--- start ---

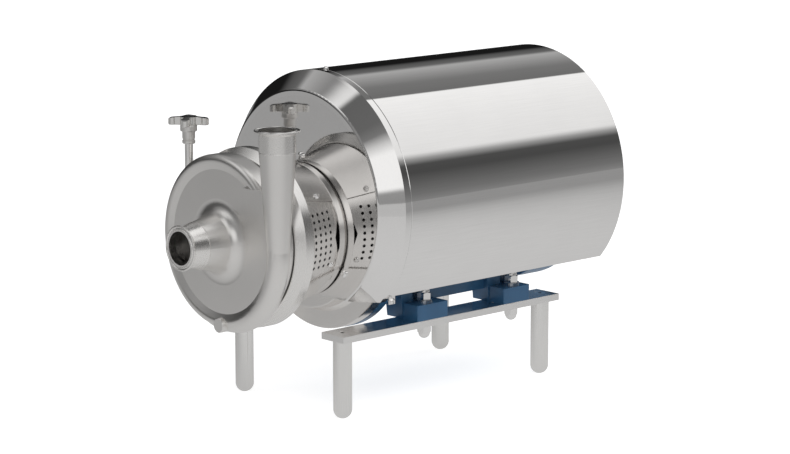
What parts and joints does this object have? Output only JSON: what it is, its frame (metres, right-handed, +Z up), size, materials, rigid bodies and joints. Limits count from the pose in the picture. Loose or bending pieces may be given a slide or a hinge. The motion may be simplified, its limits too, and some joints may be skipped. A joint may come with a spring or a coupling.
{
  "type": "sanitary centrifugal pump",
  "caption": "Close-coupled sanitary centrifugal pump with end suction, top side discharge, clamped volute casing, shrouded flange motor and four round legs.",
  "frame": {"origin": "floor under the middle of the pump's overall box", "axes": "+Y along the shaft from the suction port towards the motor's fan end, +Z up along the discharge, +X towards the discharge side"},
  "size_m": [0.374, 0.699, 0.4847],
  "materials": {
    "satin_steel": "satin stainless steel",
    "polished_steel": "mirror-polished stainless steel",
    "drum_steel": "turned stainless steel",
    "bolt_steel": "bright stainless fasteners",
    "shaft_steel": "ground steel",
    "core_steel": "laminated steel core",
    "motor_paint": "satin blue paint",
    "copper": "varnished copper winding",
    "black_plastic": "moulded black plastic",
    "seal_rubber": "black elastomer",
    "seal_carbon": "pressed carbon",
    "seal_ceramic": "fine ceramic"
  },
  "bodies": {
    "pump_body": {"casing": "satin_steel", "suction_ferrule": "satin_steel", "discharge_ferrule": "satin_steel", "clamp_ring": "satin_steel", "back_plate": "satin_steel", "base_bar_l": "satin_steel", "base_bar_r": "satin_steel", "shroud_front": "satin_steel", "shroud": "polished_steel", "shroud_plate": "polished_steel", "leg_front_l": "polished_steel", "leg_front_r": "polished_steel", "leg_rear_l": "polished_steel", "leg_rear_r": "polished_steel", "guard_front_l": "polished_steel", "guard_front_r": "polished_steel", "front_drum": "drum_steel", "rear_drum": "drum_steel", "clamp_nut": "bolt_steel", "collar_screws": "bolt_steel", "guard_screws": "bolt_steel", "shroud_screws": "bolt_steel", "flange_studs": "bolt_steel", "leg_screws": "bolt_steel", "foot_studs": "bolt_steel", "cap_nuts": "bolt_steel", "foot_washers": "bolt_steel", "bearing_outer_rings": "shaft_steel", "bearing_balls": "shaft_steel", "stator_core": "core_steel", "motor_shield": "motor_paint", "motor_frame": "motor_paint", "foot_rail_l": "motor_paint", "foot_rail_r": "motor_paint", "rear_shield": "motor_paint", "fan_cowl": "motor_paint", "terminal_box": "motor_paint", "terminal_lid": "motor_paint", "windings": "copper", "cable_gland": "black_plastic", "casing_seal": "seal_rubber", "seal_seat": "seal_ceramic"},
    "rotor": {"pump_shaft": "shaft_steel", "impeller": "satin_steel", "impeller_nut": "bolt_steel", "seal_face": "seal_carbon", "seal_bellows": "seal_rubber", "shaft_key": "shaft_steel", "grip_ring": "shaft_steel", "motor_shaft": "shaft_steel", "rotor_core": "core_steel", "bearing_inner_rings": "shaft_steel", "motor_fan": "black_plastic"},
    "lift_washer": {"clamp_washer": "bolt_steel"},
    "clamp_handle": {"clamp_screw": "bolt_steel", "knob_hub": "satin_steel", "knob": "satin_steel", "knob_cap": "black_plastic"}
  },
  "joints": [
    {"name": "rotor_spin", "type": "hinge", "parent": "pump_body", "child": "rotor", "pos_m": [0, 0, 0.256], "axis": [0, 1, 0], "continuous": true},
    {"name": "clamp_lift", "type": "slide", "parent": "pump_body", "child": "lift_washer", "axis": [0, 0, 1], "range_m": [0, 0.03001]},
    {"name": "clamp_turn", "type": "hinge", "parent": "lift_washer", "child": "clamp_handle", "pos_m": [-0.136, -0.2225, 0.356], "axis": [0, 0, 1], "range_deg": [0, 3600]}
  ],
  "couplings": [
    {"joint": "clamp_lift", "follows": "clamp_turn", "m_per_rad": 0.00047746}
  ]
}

--- end ---

YOUR INSTRUCTIONS → Extract all of the data shown above without alteration.

TASK ANSWER →
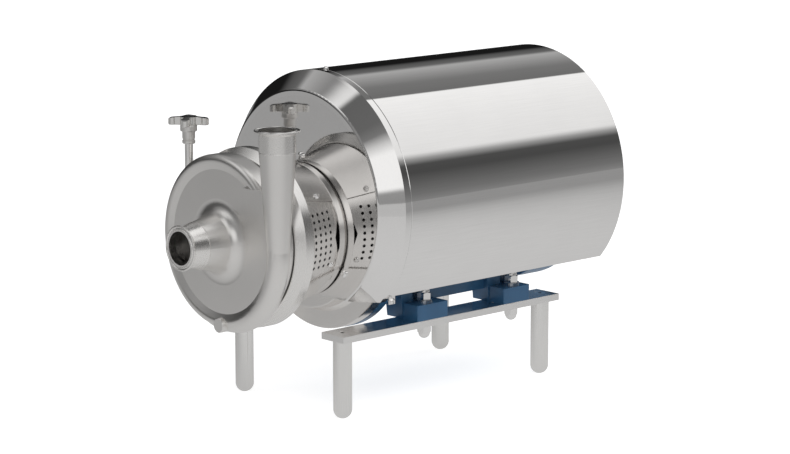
What parts and joints does this object have? Output only JSON: what it is, its frame (metres, right-handed, +Z up), size, materials, rigid bodies and joints. Limits count from the pose in the picture. Loose or bending pieces may be given a slide or a hinge. The motion may be simplified, its limits too, and some joints may be skipped. A joint may come with a spring or a coupling.
{
  "type": "sanitary centrifugal pump",
  "caption": "Close-coupled sanitary centrifugal pump with end suction, top side discharge, clamped volute casing, shrouded flange motor and four round legs.",
  "frame": {"origin": "floor under the middle of the pump's overall box", "axes": "+Y along the shaft from the suction port towards the motor's fan end, +Z up along the discharge, +X towards the discharge side"},
  "size_m": [0.374, 0.699, 0.4847],
  "materials": {
    "satin_steel": "satin stainless steel",
    "polished_steel": "mirror-polished stainless steel",
    "drum_steel": "turned stainless steel",
    "bolt_steel": "bright stainless fasteners",
    "shaft_steel": "ground steel",
    "core_steel": "laminated steel core",
    "motor_paint": "satin blue paint",
    "copper": "varnished copper winding",
    "black_plastic": "moulded black plastic",
    "seal_rubber": "black elastomer",
    "seal_carbon": "pressed carbon",
    "seal_ceramic": "fine ceramic"
  },
  "bodies": {
    "pump_body": {"casing": "satin_steel", "suction_ferrule": "satin_steel", "discharge_ferrule": "satin_steel", "clamp_ring": "satin_steel", "back_plate": "satin_steel", "base_bar_l": "satin_steel", "base_bar_r": "satin_steel", "shroud_front": "satin_steel", "shroud": "polished_steel", "shroud_plate": "polished_steel", "leg_front_l": "polished_steel", "leg_front_r": "polished_steel", "leg_rear_l": "polished_steel", "leg_rear_r": "polished_steel", "guard_front_l": "polished_steel", "guard_front_r": "polished_steel", "front_drum": "drum_steel", "rear_drum": "drum_steel", "clamp_nut": "bolt_steel", "collar_screws": "bolt_steel", "guard_screws": "bolt_steel", "shroud_screws": "bolt_steel", "flange_studs": "bolt_steel", "leg_screws": "bolt_steel", "foot_studs": "bolt_steel", "cap_nuts": "bolt_steel", "foot_washers": "bolt_steel", "bearing_outer_rings": "shaft_steel", "bearing_balls": "shaft_steel", "stator_core": "core_steel", "motor_shield": "motor_paint", "motor_frame": "motor_paint", "foot_rail_l": "motor_paint", "foot_rail_r": "motor_paint", "rear_shield": "motor_paint", "fan_cowl": "motor_paint", "terminal_box": "motor_paint", "terminal_lid": "motor_paint", "windings": "copper", "cable_gland": "black_plastic", "casing_seal": "seal_rubber", "seal_seat": "seal_ceramic"},
    "rotor": {"pump_shaft": "shaft_steel", "impeller": "satin_steel", "impeller_nut": "bolt_steel", "seal_face": "seal_carbon", "seal_bellows": "seal_rubber", "shaft_key": "shaft_steel", "grip_ring": "shaft_steel", "motor_shaft": "shaft_steel", "rotor_core": "core_steel", "bearing_inner_rings": "shaft_steel", "motor_fan": "black_plastic"},
    "lift_washer": {"clamp_washer": "bolt_steel"},
    "clamp_handle": {"clamp_screw": "bolt_steel", "knob_hub": "satin_steel", "knob": "satin_steel", "knob_cap": "black_plastic"}
  },
  "joints": [
    {"name": "rotor_spin", "type": "hinge", "parent": "pump_body", "child": "rotor", "pos_m": [0, 0, 0.256], "axis": [0, 1, 0], "continuous": true},
    {"name": "clamp_lift", "type": "slide", "parent": "pump_body", "child": "lift_washer", "axis": [0, 0, 1], "range_m": [0, 0.03001]},
    {"name": "clamp_turn", "type": "hinge", "parent": "lift_washer", "child": "clamp_handle", "pos_m": [-0.136, -0.2225, 0.356], "axis": [0, 0, 1], "range_deg": [0, 3600]}
  ],
  "couplings": [
    {"joint": "clamp_lift", "follows": "clamp_turn", "m_per_rad": 0.00047746}
  ]
}